Eats

Otter's Chicken restaurant closes

by Mary Tutwiler

While I've reported recently the plethora of new restaurants opening, I've been chastised by readers to tell the whole story. Restaurants do also close in Lafayette; it's a tough business. Otter's Chicken is the latest closure in a string this fall that includes Sage, Serranos, Phoenician Grill and Collage. Owner Talbott Ottinger says the demise of both the Lafayette and Breaux Bridge Otter's locations is a layered story, but the oil and gas drilling moratorium in the Gulf, enforced because of the BP oil spill, caused the coup de grace. "Sales had dropped dramatically since the spill," Ottinger says. "We stopped seeing guys coming in wearing jumpsuits with oil company logos. And even after the moratorium was lifted, it was still affecting us."
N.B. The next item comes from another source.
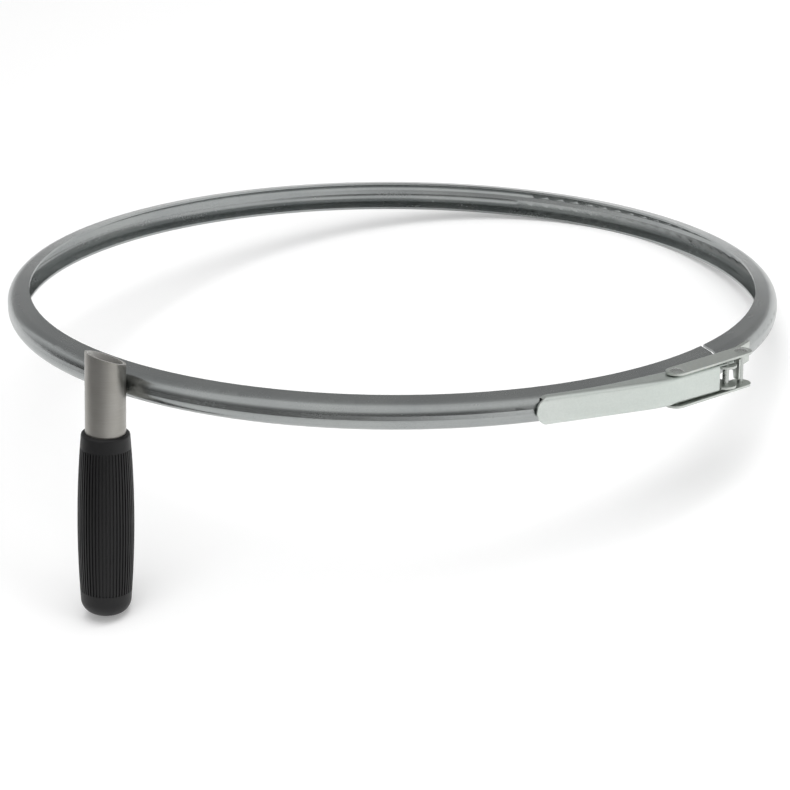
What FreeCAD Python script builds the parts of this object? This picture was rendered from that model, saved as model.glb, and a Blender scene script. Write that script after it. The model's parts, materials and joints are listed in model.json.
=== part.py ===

Talbott, along with his brother Stuart and high school and college friends Steve Logan and Charlie Fitzgerald, started the first Otter's in 2003 in Nashville, Tenn. The brothers are sons of Lafayette Consolidated Government attorney Pat Ottinger. That restaurant proved so popular the partners expanded to three locations in Tennessee before launching in the Ottingers' home town, Lafayette.

Planned in 2007, the economic free fall of 2008 greatly affected profits, says Talbott. Another factor was the limited menu, based solely on chicken, at a time when chicken plants were closing in Louisiana. "The price of chicken has been at a 10-year high for the last year," Talbott says, "in a business that has a thin profit margin, really pennies."

The Breaux Bridge location opened three days after the spill, in late April, and was never able to stabilize with the uncertainty of the local oil-based economy. The Lafayette restaurant closed Dec. 4.

Stuart Ottinger posted this notice on the Otter's Facebook page:
Stuart Ottinger December 4 at 11:56am
It is with great sadness and regret that we have decided to close the Lafayette location at the close of business today, Saturday the 4th. Given the current state of the economy and the effects of the oil moratorium on the area we are faced with this tough decision.

If you are in Lafayette today, please stop by and have a meal or beer so we can get rid of our inventory and please encourage others to stop by as well.

We would like to personally thank each of our loyal customers for your support for the past two years. We hope that if you are ever in the Nashville or Atlanta area you will visit some of our other locations.

We will have $2 beers all day so come watch the SEC Championship with us.

Best Regards,
The Otter's Family
Evidently the national economy is not taking the same toll on other Otter's locations. A new restaurant opened in Marietta, Ga., in July, and it's going great guns, according to Talbott. Which is saying a lot when the competition is national brands, with deep corporate pockets for advertising. As for Lafayette, "it's a tough foodie world," he says. "Everybody thinks their mama's fried chicken recipe is the best."

Talbott says his location, on the corner of Kaliste Saloom and Pinhook, is attracting attention. "We've been approached by people with other concepts," he says. "They're looking at our building."